__AIM__
Write out the full set of records below exactly.

(Collected data entries)
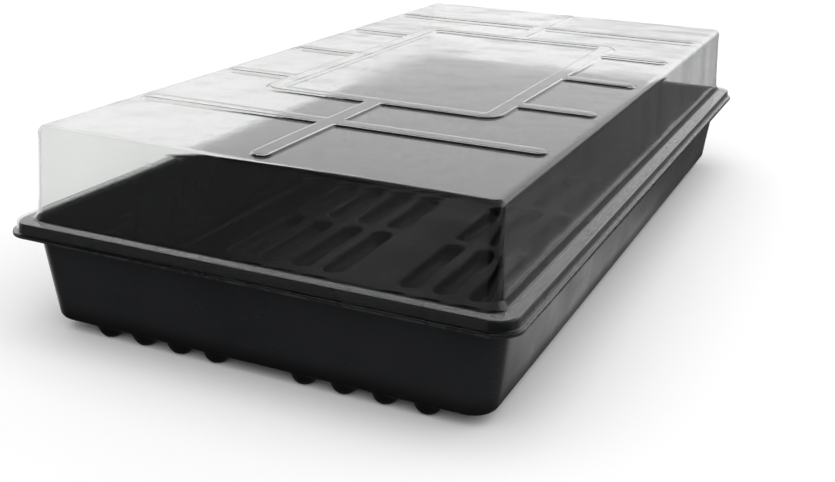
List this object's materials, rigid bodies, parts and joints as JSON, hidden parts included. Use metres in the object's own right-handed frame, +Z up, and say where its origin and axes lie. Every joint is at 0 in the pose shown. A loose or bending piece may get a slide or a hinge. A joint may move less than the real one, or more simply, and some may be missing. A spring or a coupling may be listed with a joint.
{
  "type": "humidity dome tray",
  "caption": "Black formed growing tray with long channels in its floor, covered by a clear ribbed humidity dome that lifts off.",
  "frame": {"origin": "under the middle of the tray, on the plane that its foot channels stand on", "axes": "+X across the 11 in width, +Y along the 21.37 in length, +Z up"},
  "size_m": [0.2794, 0.5428, 0.1133],
  "materials": {
    "tray_plastic": "satin black formed sheet",
    "clear_plastic": "clear glossy formed sheet"
  },
  "bodies": {
    "tray": {"grow_tray": "tray_plastic"},
    "dome": {"humidity_dome": "clear_plastic"}
  },
  "joints": [
    {"name": "dome_lift", "type": "slide", "parent": "tray", "child": "dome", "axis": [0, 0, 1], "range_m": [0, 0.12]}
  ]
}
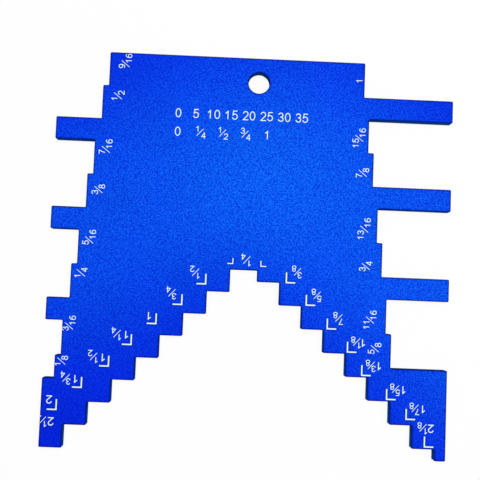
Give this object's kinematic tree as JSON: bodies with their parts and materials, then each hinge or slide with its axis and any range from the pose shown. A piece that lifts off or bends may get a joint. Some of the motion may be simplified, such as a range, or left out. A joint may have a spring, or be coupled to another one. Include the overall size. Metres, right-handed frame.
{
  "type": "table saw height gauge",
  "caption": "Flat stepped gauge plate for setting saw blade and router bit heights, with a stair arch between two feet, toothed sides and a hanging hole.",
  "frame": {"origin": "centre of the underside of the box around the plate as it lies on its back", "axes": "+X across the plate from the left tongue tips to the right ones, +Y from the feet towards the hanging hole, +Z out of the marked face"},
  "size_m": [0.1124, 0.1112, 0.003],
  "materials": {
    "blue_anodised": "deep blue anodising over a fine bead-blasted grain",
    "white_marking": "matt white marking filled into shallow engraved lines"
  },
  "bodies": {
    "root": {"gauge_plate": "blue_anodised", "corner_marks": "white_marking"}
  },
  "joints": []
}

__RESPONSE BELOW__
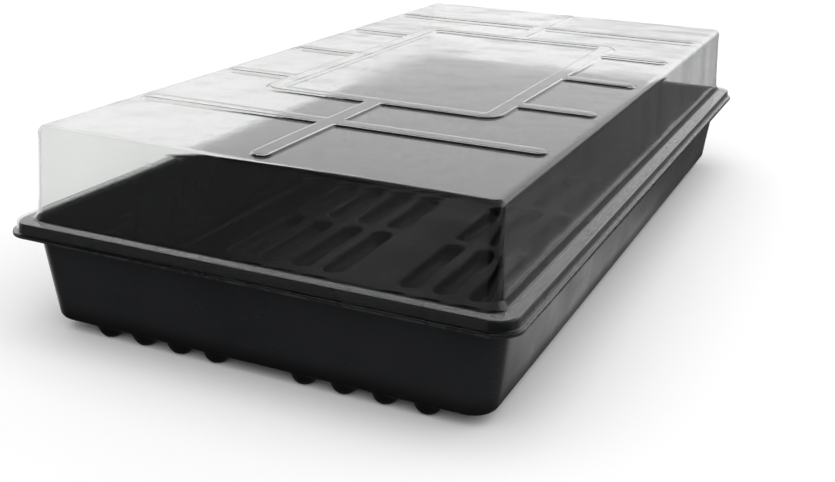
List this object's materials, rigid bodies, parts and joints as JSON, hidden parts included. Use metres in the object's own right-handed frame, +Z up, and say where its origin and axes lie. Every joint is at 0 in the pose shown. A loose or bending piece may get a slide or a hinge. A joint may move less than the real one, or more simply, and some may be missing. A spring or a coupling may be listed with a joint.
{
  "type": "humidity dome tray",
  "caption": "Black formed growing tray with long channels in its floor, covered by a clear ribbed humidity dome that lifts off.",
  "frame": {"origin": "under the middle of the tray, on the plane that its foot channels stand on", "axes": "+X across the 11 in width, +Y along the 21.37 in length, +Z up"},
  "size_m": [0.2794, 0.5428, 0.1133],
  "materials": {
    "tray_plastic": "satin black formed sheet",
    "clear_plastic": "clear glossy formed sheet"
  },
  "bodies": {
    "tray": {"grow_tray": "tray_plastic"},
    "dome": {"humidity_dome": "clear_plastic"}
  },
  "joints": [
    {"name": "dome_lift", "type": "slide", "parent": "tray", "child": "dome", "axis": [0, 0, 1], "range_m": [0, 0.12]}
  ]
}
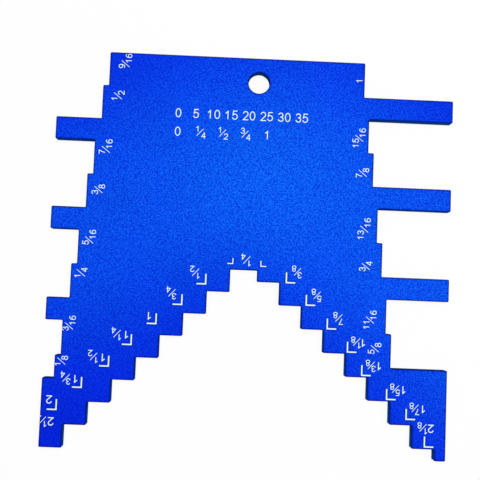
Give this object's kinematic tree as JSON: bodies with their parts and materials, then each hinge or slide with its axis and any range from the pose shown. A piece that lifts off or bends may get a joint. Some of the motion may be simplified, such as a range, or left out. A joint may have a spring, or be coupled to another one. Include the overall size. Metres, right-handed frame.
{
  "type": "table saw height gauge",
  "caption": "Flat stepped gauge plate for setting saw blade and router bit heights, with a stair arch between two feet, toothed sides and a hanging hole.",
  "frame": {"origin": "centre of the underside of the box around the plate as it lies on its back", "axes": "+X across the plate from the left tongue tips to the right ones, +Y from the feet towards the hanging hole, +Z out of the marked face"},
  "size_m": [0.1124, 0.1112, 0.003],
  "materials": {
    "blue_anodised": "deep blue anodising over a fine bead-blasted grain",
    "white_marking": "matt white marking filled into shallow engraved lines"
  },
  "bodies": {
    "root": {"gauge_plate": "blue_anodised", "corner_marks": "white_marking"}
  },
  "joints": []
}